En condamnant le meurtre du bébé palestinien Ali Dawabsheh perpétré vendredi dernier par des colons, le gouvernement israélien voudrait nous faire croire qu’il est déterminé à lutter contre la violence des colons. Le gouvernement cherche ainsi à dissimuler la culpabilité fondamentale de l’État dans la promotion d’un environnement qui encourage une telle violence.
Un terme résume le mieux la cause de ces agissements : l’impunité. Cette impunité est nourrie par le favoritisme de l’État à l’égard des colons dans tous les aspects de la vie. Ils se voient proposer d’innombrables avantages pour vivre dans les territoires occupés, sur la base du postulat que le terrain n’appartient pas en quelque sorte à ses habitants autochtones.
Ils se voient octroyer la part du lion des ressources naturelles des Palestiniens. Ils disposent de leurs propres réseaux routiers que les Palestiniens ne peuvent emprunter. Ils sont protégés par des forces de sécurité qui ferment trop souvent les yeux sur la violence des colons, voire qui soutiennent et encouragent cette forme de criminalité dans certains cas, et qui arrêtent les victimes plutôt que les criminels.
Selon un rapport de l’ONU publié en octobre 2013, « de janvier à août 2013, le nombre de morts causées par les forces de sécurité israéliennes a plus que quadruplé par rapport à la même période en 2012, les forces de sécurité intervenant dans des attaques perpétrées par des colons ou dans les affrontements entre colons et Palestiniens qui s’ensuivent pour disperser les Palestiniens plutôt que pour les protéger contre les attaques des colons ».
Un rapport daté de 2013 de la Mission internationale d’établissement des faits des Nations unies chargée d’étudier les effets des colonies est parvenu à la « conclusion claire qu’il existe une discrimination institutionnalisée contre le peuple palestinien lorsqu’il s’agit de lutter contre la violence. »
Les colons disposent d’un système « judiciaire » distinct de celui des Palestiniens dans les territoires occupés. Les rares cas où des colons sont jugés ont lieu dans des tribunaux civils régis par le système judiciaire israélien, ce qui leur donne des libertés et des garanties juridiques refusées aux Palestiniens, qui eux comparaissent devant des tribunaux militaires.

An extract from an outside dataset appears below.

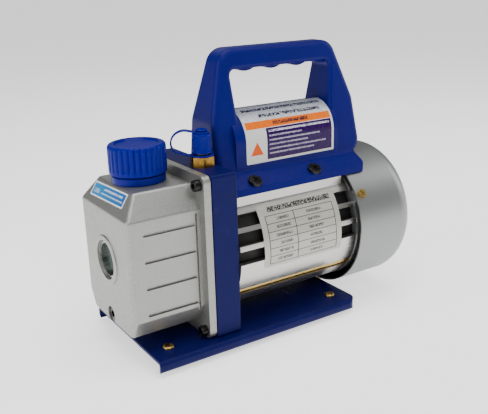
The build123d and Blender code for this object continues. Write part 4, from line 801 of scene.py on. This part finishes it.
# Handle label. A printed film over the round of the handle: a silver heading, an orange band,
# a white corner with a plain orange triangle, and a violet panel with pale lines.
handle_print = Finish("handle_label_print", (0.7, 0.7, 0.7), 0.26, Specular_IOR_Level=0.2)
u, v = print_place(handle_print)
band_low, band_high = 0.51, 0.625
foil_top = v > band_high
printed_area = within(handle_print, u, 0.02, 0.98) * within(handle_print, v, 0.035, 0.98)
orange_band = within(handle_print, v, band_low, band_high) * printed_area
violet = within(handle_print, v, 0.035, 0.50) * within(handle_print, u, 0.225, 0.975)
triangle_low, triangle_tall, triangle_middle = 0.12, 0.2, 0.115
above = v - triangle_low
triangle = within(handle_print, above, 0.0, triangle_tall) * (
    abs(u - triangle_middle) < (triangle_tall - above) * 0.34)
heading = either(handle_print,
                 printed_line(handle_print, u, v, 0.06, 0.95, 0.855, 0.07, 0.011, 4.1),
                 printed_line(handle_print, u, v, 0.2, 0.9, 0.71, 0.06, 0.010, 7.7))
band_words = printed_line(handle_print, u, v, 0.32, 0.72, 0.568, 0.055, 0.011, 9.9)
lines = [printed_line(handle_print, u, v, 0.25, 0.95, 0.455, 0.032, 0.008, 3.3)]
for i in range(5):
    lines.append(printed_line(handle_print, u, v, 0.25, 0.62 + 0.07 * ((i * 3) % 5),
                              0.385 - 0.066 * i, 0.024, 0.006, 17.3 + 3.7 * i) * 0.65)
film = handle_print.noise(0.004, 2.0)
base_print = handle_print.mix(foil_top, (0.6, 0.6, 0.58),
                              handle_print.mix(handle_print.spread(v, 0.6, 1.0), (0.66, 0.68, 0.7),
                                               (0.42, 0.45, 0.5)))
base_print = handle_print.mix(orange_band, base_print, (0.75, 0.14, 0.0))
base_print = handle_print.mix(violet, base_print, (0.02, 0.001, 0.06))
base_print = handle_print.mix(triangle, base_print, (0.68, 0.085, 0.0))
base_print = handle_print.mix(heading, base_print, (0.01, 0.01, 0.05))
base_print = handle_print.mix(band_words, base_print, (0.04, 0.015, 0.03))
base_print = handle_print.mix(either(handle_print, *lines) * violet, base_print, (0.62, 0.6, 0.7))
handle_print.set(
    Base_Color=base_print,
    Roughness=handle_print.spread(film, 0.3, 0.7, 0.22, 0.32),
    Metallic=foil_top * 0.35,
)
handle_print.bump(film, 0.000005, 0.3)
bulge_r, bulge_z = 0.0239, 0.1505
label_low, label_high = 0.0536, 0.0012
label_left, label_end = -0.0188, 0.0666


def on_bulge(across, up_by, lift):
    run = (label_low + label_high) / 2 - up_by
    reach = bulge_r + lift
    past = max(0.0, run - bulge_r * pi / 2)
    angle = min(run / bulge_r, pi / 2)
    return Vector(((label_left + label_end) / 2 + across, -reach * sin(angle),
                   bulge_z + reach * cos(angle) - past))


handle_label = label("handle_label", label_end - label_left, label_low - label_high, 0.001,
                     on_bulge, handle_print, "housing")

« Le pouvoir d’arrêter un individu, la période maximale de détention avant d’être traduit devant un juge, le droit de rencontrer un avocat, les protections disponibles pour les prévenus lors du procès, la peine maximale autorisée par la loi et la libération des prisonniers avant la fin de leur peine diffèrent grandement dans les deux systèmes de droit, le système israélien accordant beaucoup plus de protections au suspect et au prévenu », indique l’organisation israélienne de défense des droits de l’homme B’Tselem.
« Ainsi, des systèmes juridiques différents sont appliqués à deux populations résidant dans la même zone et la nationalité de l’individu détermine le système juridique et la cour devant lesquels il comparaît. Cette situation est contraire au principe de l’égalité devant la loi, en particulier compte tenu de la disparité entre les deux systèmes. Elle constitue également une violation du principe de territorialité, principe conventionnel des approches juridiques modernes qui veut qu’un seul système juridique soit appliqué à toutes les personnes vivant sur le même territoire. »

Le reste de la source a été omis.